Huzur-i Enver sahabelerin ve cemaat büyüklerinin bazı rivayetlerini sunduktan sonra şöyle dedi: Bugün de aynı örneklerle karşılaşıyoruz. Aynı ruh, bugün de Ahmediler arasında görmekteyiz. Daha sonra Huzur-i Enver, Marshall Adaları, Kazakistan, Kamerun, Nijer, Gambiya, Tanzanya, Çek Cumhuriyeti gibi ülkelerden bazı samimiyet ve fedakârlık örnekleri sundu.

Huzur-i Enver şöyle buyurdu: Cemaatin bütün harcamaları, dünya çapındaki bütün merkezlerimizin giderleri, ihlas ile merkeze gelen Tahrik-i Cedid ve Vakf-ı Cedid çandalarıyla oluyor. Kalanı elbette yerel ülkelerde harcanır, bütün bu harcamalar işte bu çandalarla yapılıyor. Afrika ülkelerinde yoksulluk vardır, gerçi onlar da çanda veriyorlar ancak yoksulluk sebebiyle oradaki camilerin ve merkezlerin yürütülmesi için paraya ihtiyaç vardır.

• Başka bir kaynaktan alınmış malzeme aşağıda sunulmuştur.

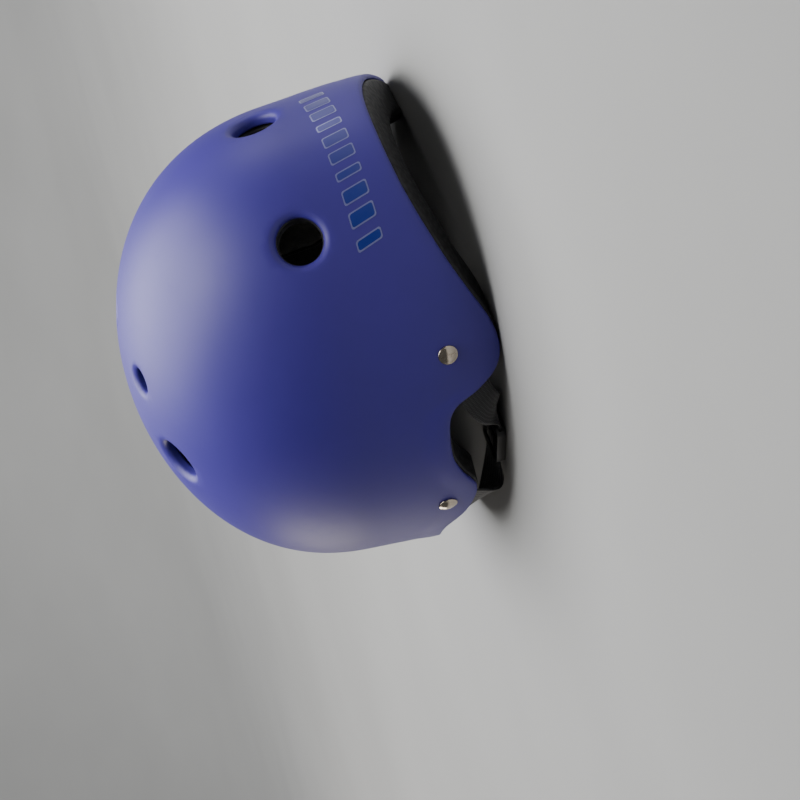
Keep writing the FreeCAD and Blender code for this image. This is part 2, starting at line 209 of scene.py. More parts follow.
def named(name):
    """Names the object that was just added."""
    obj = bpy.context.object
    obj.name = obj.data.name = name
    return obj


def shade(obj, angle=None):
    make_active(obj)
    if angle is None:
        bpy.ops.object.shade_smooth()
    else:
        bpy.ops.object.shade_smooth_by_angle(angle=math.radians(angle))


def stand(obj):
    """Keeps a piece above the table."""
    points = mesh_points(obj)
    points[:, 2] = np.maximum(points[:, 2], 0.0)
    set_points(obj, points)


def modify(obj, kind, **settings):
    """Adds a modifier and applies it."""
    make_active(obj)
    modifier = obj.modifiers.new(kind.title(), kind)
    for key, value in settings.items():
        setattr(modifier, key, value)
    bpy.ops.object.modifier_apply(modifier=modifier.name)


# ---------------------------------------------------------------- walls that follow the dome

def wall_rings(turn, outer, inner, drop, rolls, shape):
    """Rings of points from the outer crown, over the rim and back up to the inner crown.

    rolls are the radii of the rim's outer and inner corner. shape(point, turn, to_rim, side)
    moves the points of each surface."""
    out_end = rim_polar(turn, outer, drop)
    in_end = rim_polar(turn, inner, drop)
    steps_out = np.concatenate([np.linspace(0, 0.88, 46), np.linspace(0.88, 1, 17)[1:]])
    steps_in = np.concatenate([np.linspace(1, 0.88, 7), np.linspace(0.88, 0, 24)[1:]])

    def surface(share, end, depth, corner, side):
        reach = end * (1 - corner * MM / RIM_REACH)
        u, v = wrap(np.maximum(share * reach, 1e-6), turn)
        to_rim = (1 - share) * RIM_REACH / MM
        return shape(dome(u, v, depth), dome_normal(u, v), turn, to_rim, side)

    out_rings = [surface(s, out_end, outer, rolls[0], 0) for s in steps_out]
    in_rings = [surface(s, in_end, inner, rolls[1], 1) for s in steps_in]
    start, finish = out_rings[-1], in_rings[0]
    down = out_rings[-1] - out_rings[-2]
    down = unit(down)
    across = finish - start
    width = np.linalg.norm(across, axis=1, keepdims=True)
    across /= width
    edge = []
    corner = np.linspace(0, math.pi / 2, 6)
    for angle in corner[1:]:
        edge.append(start + down * rolls[0] * math.sin(angle) + across * rolls[0] * (1 - math.cos(angle)))
    foot_out = edge[-1]
    foot_in = finish + down * rolls[1] - across * rolls[1]
    spread = float(width.mean()) - sum(rolls)
    for share in np.linspace(0, 1, 2 + int(spread / 3))[1:-1] if spread > 1 else []:
        edge.append(foot_out * (1 - share) + foot_in * share)
    for angle in corner[(1 if spread <= 1 else 0):-1]:
        edge.append(finish + down * rolls[1] * math.cos(angle) - across * rolls[1] * (1 - math.sin(angle)))
    return out_rings, edge, in_rings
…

Afrika’da şimdi 7953 cami yapıldı ve 306 caminin de inşası devam ediyor. 1860 merkez var. Merkezden giden 400 mürebbi ve iki binden fazla muallim orada çalışıyorlar.

Aynı şekilde Kadiyan, Güney Amerika, adalar gibi ülkelerde para harcanır. Literatürün basımı ve dağıtımı için harcamalar vardır. Bütün bu harcamalar Allah Teala’nın lütfuyla karşılanır. Bazen şaşırılır ve anlaşılmaz ki, harcama bu kadar fazla, işler bu kadar geniş ve gelir bunun karşısında çok azdır. Eğer Tahrik-i Cedid ve Vakf-ı Cedid bağışlarını bir araya getirirseniz, bu otuz- otuz bir milyon sterlin eder. 106 ülkenin tebliğ merkezlerine gönderilen yardım neredeyse bu paraya tekabül ediyor. Sonra Jamia’lar var, MTA var, merkezin kendi harcamaları var, o zaman bu bütün harcamalar Allah Teala nasıl tamamlıyor, akıl almıyor.

Allah-u Teala Hz. Mesih-i Mev’ud’a, malı sana Ben vereceğim, buyurmuştu ve O, bu vaade uygun olarak veriyor da. Allah-u Teala cemaate güç versin ki, biz bunu doğru yolda harcayabilelim. Allah-u Teala doğru harcama yapma gücü versin, asla bunda bir düzensizlik olmasın.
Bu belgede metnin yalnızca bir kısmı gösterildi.